Walker redefines art in this piece. She argues that for slave women and the generations of unprivileged women who came after them, the only form of artistic expression available to them was their daily life. In the ordinary tasks of cooking, sewing, and growing food -- tasks on which their survival depended -- these women found a way to express the yearnings of the soul for hope and beauty, as well as the desire to be remembered. Unable to read and to write their own stories, these generations of mothers and grandmothers, their own lives became their greatest work of art.
"The Rites of Sisterhood" by Naomi Wolf
She is speaking at her alma matter and she is talking about how far it has come in respect to women graduates. She talks how women cannot be silent and how silence is our own worst enemy. The guillotine joke she tells in the beginning is to show how women want to be revolutionary, but it can lead to their downfall if they speak out. She talks of how far women have come, but how new problems are filling up the spaces where the old problems lay. Wolf talks of a backlash that women are facing against the advancements they have made. She discusses how the commencement speaker at her graduation told a joke about some girls nude photographs (taken to measure their posture) that were taken and didn’t sell in the red-light district. He told the joke, the author is sure, because whenever women get too close to masculine power, someone has to draw critical attention to our bodies. This man made them feel as if their graduation wasn’t about maturation or their achievements, but about their ability to “pass” through all four years. I love how she tells women to expect to be interrupted and be yelled at, to go beyond that and make sure that our voices are heard in the long run. Not everyone will like what we have to say, but we have the right to say it.
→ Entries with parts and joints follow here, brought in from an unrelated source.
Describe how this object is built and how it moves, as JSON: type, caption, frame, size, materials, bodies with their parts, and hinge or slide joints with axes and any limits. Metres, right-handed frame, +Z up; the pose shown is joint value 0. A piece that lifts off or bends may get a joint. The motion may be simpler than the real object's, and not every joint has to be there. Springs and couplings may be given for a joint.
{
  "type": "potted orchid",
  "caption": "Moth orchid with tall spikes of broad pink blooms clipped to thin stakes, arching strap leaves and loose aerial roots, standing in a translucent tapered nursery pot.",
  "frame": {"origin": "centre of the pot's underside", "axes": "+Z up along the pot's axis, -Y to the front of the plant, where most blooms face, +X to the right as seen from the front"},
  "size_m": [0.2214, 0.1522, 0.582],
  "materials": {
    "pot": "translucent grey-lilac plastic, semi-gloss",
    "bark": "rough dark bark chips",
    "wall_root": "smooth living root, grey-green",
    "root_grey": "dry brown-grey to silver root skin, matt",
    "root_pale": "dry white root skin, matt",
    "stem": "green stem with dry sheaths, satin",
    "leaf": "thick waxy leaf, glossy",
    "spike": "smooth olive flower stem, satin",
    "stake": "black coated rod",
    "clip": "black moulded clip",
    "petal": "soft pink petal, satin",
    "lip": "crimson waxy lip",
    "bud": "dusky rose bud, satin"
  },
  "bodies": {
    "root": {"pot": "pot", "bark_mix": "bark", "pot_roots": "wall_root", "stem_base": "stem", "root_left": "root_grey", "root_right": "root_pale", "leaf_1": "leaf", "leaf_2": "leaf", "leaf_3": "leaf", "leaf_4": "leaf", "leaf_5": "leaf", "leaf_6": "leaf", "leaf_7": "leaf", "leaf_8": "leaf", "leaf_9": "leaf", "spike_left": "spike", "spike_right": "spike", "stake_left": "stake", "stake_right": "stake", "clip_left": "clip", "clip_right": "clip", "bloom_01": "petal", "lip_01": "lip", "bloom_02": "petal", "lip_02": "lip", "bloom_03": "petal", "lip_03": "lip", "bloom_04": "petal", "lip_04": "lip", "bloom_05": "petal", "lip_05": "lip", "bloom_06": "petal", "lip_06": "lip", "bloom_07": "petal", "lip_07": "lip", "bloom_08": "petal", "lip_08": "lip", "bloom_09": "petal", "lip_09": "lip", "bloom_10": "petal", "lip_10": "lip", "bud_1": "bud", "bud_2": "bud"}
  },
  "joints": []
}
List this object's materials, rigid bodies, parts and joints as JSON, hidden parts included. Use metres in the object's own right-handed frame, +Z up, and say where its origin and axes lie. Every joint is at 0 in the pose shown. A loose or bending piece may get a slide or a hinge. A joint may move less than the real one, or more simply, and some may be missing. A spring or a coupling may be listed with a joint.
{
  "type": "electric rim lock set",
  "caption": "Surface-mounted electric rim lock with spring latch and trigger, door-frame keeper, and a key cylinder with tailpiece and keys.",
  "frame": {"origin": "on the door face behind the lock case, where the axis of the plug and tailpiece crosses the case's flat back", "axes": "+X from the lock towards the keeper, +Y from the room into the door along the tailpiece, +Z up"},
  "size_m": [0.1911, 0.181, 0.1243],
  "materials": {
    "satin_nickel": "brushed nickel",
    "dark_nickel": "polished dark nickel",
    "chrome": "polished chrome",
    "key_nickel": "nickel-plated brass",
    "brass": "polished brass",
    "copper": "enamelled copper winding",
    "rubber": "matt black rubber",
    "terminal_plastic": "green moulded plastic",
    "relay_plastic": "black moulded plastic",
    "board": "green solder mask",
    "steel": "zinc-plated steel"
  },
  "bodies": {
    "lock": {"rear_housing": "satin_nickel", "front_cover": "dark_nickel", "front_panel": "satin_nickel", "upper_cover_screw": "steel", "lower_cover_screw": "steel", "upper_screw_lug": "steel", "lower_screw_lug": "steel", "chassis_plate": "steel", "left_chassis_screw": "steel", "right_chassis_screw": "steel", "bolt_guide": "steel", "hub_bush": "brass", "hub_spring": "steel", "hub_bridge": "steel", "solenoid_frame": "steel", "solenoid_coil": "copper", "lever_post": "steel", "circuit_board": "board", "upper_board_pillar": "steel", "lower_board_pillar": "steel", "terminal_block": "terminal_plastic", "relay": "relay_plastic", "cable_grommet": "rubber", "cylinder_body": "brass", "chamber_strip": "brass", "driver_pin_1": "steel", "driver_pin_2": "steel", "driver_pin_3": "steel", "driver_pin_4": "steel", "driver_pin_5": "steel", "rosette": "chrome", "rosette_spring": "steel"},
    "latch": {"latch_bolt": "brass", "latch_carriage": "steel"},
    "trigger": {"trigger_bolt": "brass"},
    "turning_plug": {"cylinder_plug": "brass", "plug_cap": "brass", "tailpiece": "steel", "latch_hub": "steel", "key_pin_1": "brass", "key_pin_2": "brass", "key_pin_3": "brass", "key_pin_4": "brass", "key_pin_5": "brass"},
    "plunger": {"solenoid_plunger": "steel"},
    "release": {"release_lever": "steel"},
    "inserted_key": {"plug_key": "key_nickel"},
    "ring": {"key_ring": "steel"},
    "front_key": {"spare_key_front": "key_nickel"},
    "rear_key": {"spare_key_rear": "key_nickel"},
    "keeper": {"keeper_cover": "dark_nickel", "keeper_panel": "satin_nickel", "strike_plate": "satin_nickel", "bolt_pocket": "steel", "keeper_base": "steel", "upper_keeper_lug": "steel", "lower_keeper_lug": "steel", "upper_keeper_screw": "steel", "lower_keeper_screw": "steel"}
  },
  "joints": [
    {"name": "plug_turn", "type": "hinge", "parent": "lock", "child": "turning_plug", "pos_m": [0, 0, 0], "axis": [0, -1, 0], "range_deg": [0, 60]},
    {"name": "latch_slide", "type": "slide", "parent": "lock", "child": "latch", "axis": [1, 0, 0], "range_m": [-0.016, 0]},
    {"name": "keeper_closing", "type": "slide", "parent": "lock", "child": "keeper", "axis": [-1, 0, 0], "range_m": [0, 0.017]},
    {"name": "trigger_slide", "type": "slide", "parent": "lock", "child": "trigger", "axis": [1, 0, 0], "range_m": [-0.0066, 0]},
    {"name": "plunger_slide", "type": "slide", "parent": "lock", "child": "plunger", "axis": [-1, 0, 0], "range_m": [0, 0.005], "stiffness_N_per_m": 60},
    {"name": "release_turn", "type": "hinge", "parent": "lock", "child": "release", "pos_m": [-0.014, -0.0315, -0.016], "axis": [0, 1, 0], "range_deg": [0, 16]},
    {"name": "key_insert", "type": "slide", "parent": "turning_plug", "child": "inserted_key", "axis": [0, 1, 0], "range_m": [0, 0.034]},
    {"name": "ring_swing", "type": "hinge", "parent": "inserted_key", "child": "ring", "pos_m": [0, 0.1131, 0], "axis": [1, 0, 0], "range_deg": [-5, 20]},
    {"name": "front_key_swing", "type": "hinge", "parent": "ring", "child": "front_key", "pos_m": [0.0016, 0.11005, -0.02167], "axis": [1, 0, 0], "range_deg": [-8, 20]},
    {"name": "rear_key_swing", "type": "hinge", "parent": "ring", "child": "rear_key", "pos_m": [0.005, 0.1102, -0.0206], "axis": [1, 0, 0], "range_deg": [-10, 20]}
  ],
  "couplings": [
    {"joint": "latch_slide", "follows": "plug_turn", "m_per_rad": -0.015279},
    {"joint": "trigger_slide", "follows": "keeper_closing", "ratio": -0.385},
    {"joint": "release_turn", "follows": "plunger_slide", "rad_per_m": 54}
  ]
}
"Professions for Women" by Virgina Woolf
She tells the story of a girl in her bedroom with a pen in her hand; she is a literary critic. As a woman she is expected to write nice things and only have positive feedback to the authors she is reviewing. Woolf writes of “The Angel of the House” or a woman’s conscious that is constantly telling her to act like a lady. She says that the Angel claims se must “never let anybody guess that you have a mind of your won. Above all, be pure.” To this, Woolf claims we must all kill this Angel in order to find our true voices and opinions on things. She talks of many prejudices that women have to overcome and how it is still hard for her to right a non-fiction piece on what it is like to be a woman. There is a certain consciousness of women who tell the truth that lead men to look down on them. She believes that women have won rooms in their own houses (start thinking for themselves) and should take the professional world by storm.
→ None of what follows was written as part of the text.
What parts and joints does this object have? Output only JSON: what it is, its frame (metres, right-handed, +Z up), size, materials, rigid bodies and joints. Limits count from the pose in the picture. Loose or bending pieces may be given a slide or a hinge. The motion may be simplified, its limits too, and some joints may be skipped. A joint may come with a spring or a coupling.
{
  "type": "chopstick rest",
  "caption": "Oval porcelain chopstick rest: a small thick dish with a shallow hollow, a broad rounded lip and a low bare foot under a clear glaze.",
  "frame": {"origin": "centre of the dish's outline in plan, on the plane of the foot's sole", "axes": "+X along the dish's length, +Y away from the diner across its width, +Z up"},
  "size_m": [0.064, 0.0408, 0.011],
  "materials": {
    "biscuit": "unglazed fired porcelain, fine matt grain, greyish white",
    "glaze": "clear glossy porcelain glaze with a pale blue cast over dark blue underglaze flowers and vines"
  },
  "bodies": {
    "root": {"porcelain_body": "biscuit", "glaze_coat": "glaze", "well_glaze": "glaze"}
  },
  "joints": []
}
"My Body Is My Own Business" by Naheed Mustufa
This is a piece to show how women from different ethnicities view freedom and how we might mistake it as being anything but. Mustafa writes of wanting to wear a hijab because it forces men to look past physical appearance and takes that pressure off the woman to constantly be trying to fit in. She says that “…true equality will be had only when women don’t need to display themselves to get attention…” I believe this is true because you don’t see men bending over backwards or being judged on their appearances. She sheds a negative light on the “Western World” and says that we put too much emphasis on our looks. Mustafa also talks about the negative response she has gotten to wearing the hijab.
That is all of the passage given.